# Requirement:
Within the material below, find each line bearing the word "pose" and present it.

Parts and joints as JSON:
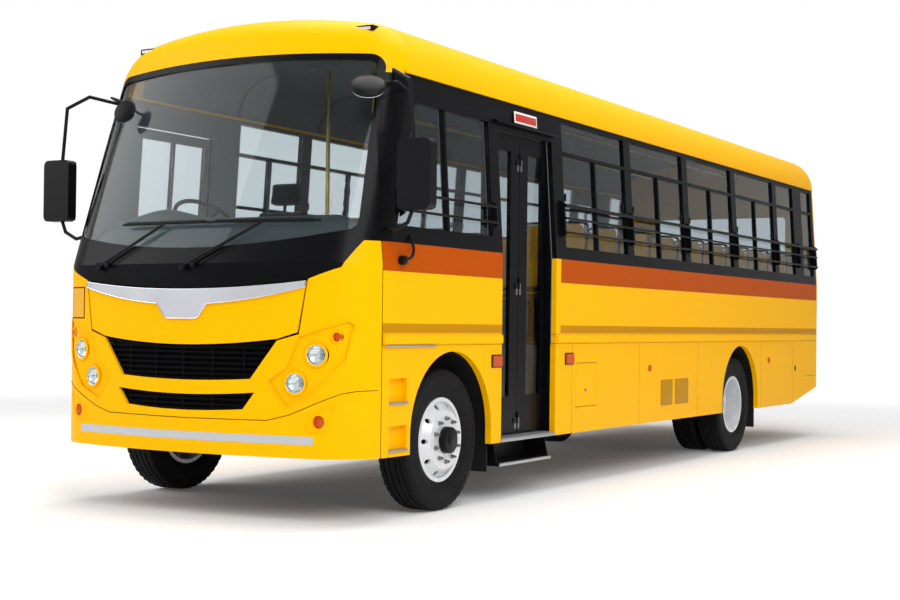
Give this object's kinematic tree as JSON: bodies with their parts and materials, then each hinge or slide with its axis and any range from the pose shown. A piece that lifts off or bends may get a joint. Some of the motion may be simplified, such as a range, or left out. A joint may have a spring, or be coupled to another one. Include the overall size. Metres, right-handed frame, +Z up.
{
  "type": "school bus",
  "caption": "Front-engined school bus with a folding entrance, steered front wheels, twin rear wheels and doors for the driver and for emergencies.",
  "frame": {"origin": "on the ground below the middle of the bus", "axes": "front faces -Y, the kerb side with the entrance is +X, +Z up"},
  "size_m": [3.179, 10.04, 3.25],
  "materials": {
    "yellow_paint": "gloss",
    "black_paint": "gloss",
    "chassis_black": "satin",
    "steel": "satin",
    "chrome": "polished",
    "aluminium": "brushed",
    "cast_iron": "rough",
    "tyre_rubber": "matte",
    "black_rubber": "matte",
    "black_plastic": "matte",
    "grey_plastic": "matte",
    "seat_yellow": "satin",
    "blue_fabric": "woven",
    "vinyl_floor": "matte",
    "clear_glass": "clear",
    "dark_glass": "tinted",
    "amber_lens": "gloss",
    "red_lens": "gloss",
    "rim_silver": "satin"
  },
  "bodies": {
    "coach": {"amber_lamps": "amber_lens", "chassis_frame": "chassis_black", "dashboard": "grey_plastic", "driveline": "cast_iron", "driver_seat": "blue_fabric", "engine_cover": "grey_plastic", "entrance_frame": "aluminium", "entrance_steps": "aluminium", "fixed_hinges": "steel", "floor_deck": "vinyl_floor", "front_axle": "cast_iron", "front_bumper": "yellow_paint", "front_panel": "yellow_paint", "grab_rails": "steel", "grilles": "black_plastic", "headlamps": "clear_glass", "leaf_springs": "chassis_black", "lower_side_left": "yellow_paint", "lower_side_right": "yellow_paint", "mirrors": "black_plastic", "rear_axle": "cast_iron", "rear_bumper": "yellow_paint", "rear_wall": "yellow_paint", "roof": "yellow_paint", "seat_cushions": "blue_fabric", "seat_frames": "steel", "seat_shells": "seat_yellow", "side_mouldings": "yellow_paint", "tail_lamps": "red_lens", "underfloor_tanks": "chassis_black", "wheel_housings": "black_rubber", "window_frame_left": "black_paint", "window_frame_right": "black_paint", "window_glass": "dark_glass", "window_guards": "aluminium", "windscreen_glass": "clear_glass", "windscreen_surround": "black_paint", "wipers": "black_plastic"},
    "front_flap": {"front_flap": "yellow_paint", "chrome_strip": "chrome"},
    "fuel_flap": {"fuel_flap": "yellow_paint"},
    "driver_door": {"driver_door": "yellow_paint", "driver_door_glass": "dark_glass"},
    "emergency_door": {"emergency_door": "yellow_paint", "emergency_door_glass": "dark_glass"},
    "entrance_front": {"entrance_leaf_front": "black_paint", "entrance_glass_front": "dark_glass"},
    "entrance_rear": {"entrance_leaf_rear": "black_paint", "entrance_glass_rear": "dark_glass"},
    "steering_wheel": {"steering_wheel": "black_plastic"},
    "knuckle_left": {"knuckle_left": "cast_iron"},
    "knuckle_right": {"knuckle_right": "cast_iron"},
    "front_wheel_left": {"front_wheel_left": "rim_silver", "front_tyre_left": "tyre_rubber"},
    "front_wheel_right": {"front_wheel_right": "rim_silver", "front_tyre_right": "tyre_rubber"},
    "twin_left": {"twin_wheels_left": "rim_silver", "twin_tyres_left": "tyre_rubber"},
    "twin_right": {"twin_wheels_right": "rim_silver", "twin_tyres_right": "tyre_rubber"}
  },
  "joints": [
    {"name": "front_flap_hinge", "type": "hinge", "parent": "coach", "child": "front_flap", "pos_m": [0, -4.914, 1.57], "axis": [-1, 0, 0], "range_deg": [0, 80]},
    {"name": "driver_door_hinge", "type": "hinge", "parent": "coach", "child": "driver_door", "pos_m": [-1.258, -4.145, 1.9], "axis": [0, 0, 1], "range_deg": [0, 75]},
    {"name": "emergency_door_hinge", "type": "hinge", "parent": "coach", "child": "emergency_door", "pos_m": [-1.258, 3.314, 1.9], "axis": [0, 0, 1], "range_deg": [0, 75]},
    {"name": "entrance_front_hinge", "type": "hinge", "parent": "coach", "child": "entrance_front", "pos_m": [1.133, -3.016, 1.5], "axis": [0, 0, 1], "range_deg": [0, 85]},
    {"name": "entrance_fold_hinge", "type": "hinge", "parent": "entrance_front", "child": "entrance_rear", "pos_m": [1.156, -2.6125, 1.5], "axis": [0, 0, 1], "range_deg": [-170, 0]},
    {"name": "fuel_flap_hinge", "type": "hinge", "parent": "coach", "child": "fuel_flap", "pos_m": [1.246, -1.625, 0.935], "axis": [0, -1, 0], "range_deg": [0, 100]},
    {"name": "steering_wheel_turn", "type": "hinge", "parent": "coach", "child": "steering_wheel", "pos_m": [-0.65, -3.988, 1.945], "axis": [0, 0.5736, 0.8192], "range_deg": [-560, 560]},
    {"name": "knuckle_left_steer", "type": "hinge", "parent": "coach", "child": "knuckle_left", "pos_m": [0.9, -3.75, 0.47], "axis": [0, 0, 1], "range_deg": [-35, 35]},
    {"name": "knuckle_right_steer", "type": "hinge", "parent": "coach", "child": "knuckle_right", "pos_m": [-0.9, -3.75, 0.47], "axis": [0, 0, 1], "range_deg": [-35, 35]},
    {"name": "front_wheel_left_spin", "type": "hinge", "parent": "knuckle_left", "child": "front_wheel_left", "pos_m": [1.075, -3.75, 0.47], "axis": [1, 0, 0], "continuous": true},
    {"name": "front_wheel_right_spin", "type": "hinge", "parent": "knuckle_right", "child": "front_wheel_right", "pos_m": [-1.075, -3.75, 0.47], "axis": [1, 0, 0], "continuous": true},
    {"name": "twin_left_spin", "type": "hinge", "parent": "coach", "child": "twin_left", "pos_m": [0.94, 2.05, 0.47], "axis": [1, 0, 0], "continuous": true},
    {"name": "twin_right_spin", "type": "hinge", "parent": "coach", "child": "twin_right", "pos_m": [-0.94, 2.05, 0.47], "axis": [1, 0, 0], "continuous": true}
  ],
  "couplings": [
    {"joint": "knuckle_right_steer", "follows": "knuckle_left_steer", "ratio": 1},
    {"joint": "steering_wheel_turn", "follows": "knuckle_left_steer", "ratio": 16},
    {"joint": "entrance_fold_hinge", "follows": "entrance_front_hinge", "ratio": -2}
  ]
}
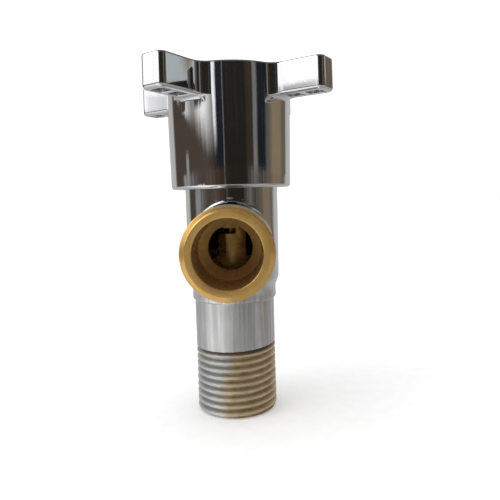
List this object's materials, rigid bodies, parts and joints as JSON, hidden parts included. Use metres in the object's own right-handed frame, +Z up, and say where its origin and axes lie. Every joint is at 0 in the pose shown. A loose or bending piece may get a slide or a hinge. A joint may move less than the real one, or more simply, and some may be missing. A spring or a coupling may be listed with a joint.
{
  "type": "angle stop valve",
  "caption": "Quarter-turn angle stop valve with male threaded inlet and side outlet, ceramic-disc cartridge and a four-arm skirted handle.",
  "frame": {"origin": "centre of the inlet's end face", "axes": "+Z up the valve's axis to the handle; the outlet points along -Y"},
  "size_m": [0.0522, 0.0551, 0.0902],
  "materials": {
    "plated_brass": "chrome plated brass, satin neck, bare machined brass at the outlet face, bores and thread",
    "plated_zinc": "mirror chrome plate on a zinc casting",
    "plated_cap": "mirror chrome plate",
    "bare_brass": "machined brass",
    "black_rubber": "moulded rubber",
    "white_nylon": "moulded nylon",
    "pale_ceramic": "lapped white alumina",
    "grey_ceramic": "lapped dark alumina",
    "steel": "stainless steel"
  },
  "bodies": {
    "body": {"valve_body": "plated_brass", "cartridge_housing": "bare_brass", "housing_gasket": "black_rubber", "seat_seal": "black_rubber", "seal_support_ring": "white_nylon", "fixed_disc": "pale_ceramic"},
    "turning": {"moving_disc": "grey_ceramic", "spindle": "bare_brass", "lower_spindle_oring": "black_rubber", "upper_spindle_oring": "black_rubber", "thrust_washer": "white_nylon", "stop_washer": "steel", "retaining_clip": "steel", "handle_insert": "white_nylon", "handle": "plated_zinc", "lock_washer": "steel", "handle_screw": "steel", "handle_cap": "plated_cap"}
  },
  "joints": [
    {"name": "handle_turn", "type": "hinge", "parent": "body", "child": "turning", "pos_m": [0, 0, 0.0887], "axis": [0, 0, 1], "range_deg": [0, 90]}
  ]
}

# Solution for this problem:
Give this object's kinematic tree as JSON: bodies with their parts and materials, then each hinge or slide with its axis and any range from the pose shown. A piece that lifts off or bends may get a joint. Some of the motion may be simplified, such as a range, or left out. A joint may have a spring, or be coupled to another one. Include the overall size. Metres, right-handed frame, +Z up.
List this object's materials, rigid bodies, parts and joints as JSON, hidden parts included. Use metres in the object's own right-handed frame, +Z up, and say where its origin and axes lie. Every joint is at 0 in the pose shown. A loose or bending piece may get a slide or a hinge. A joint may move less than the real one, or more simply, and some may be missing. A spring or a coupling may be listed with a joint.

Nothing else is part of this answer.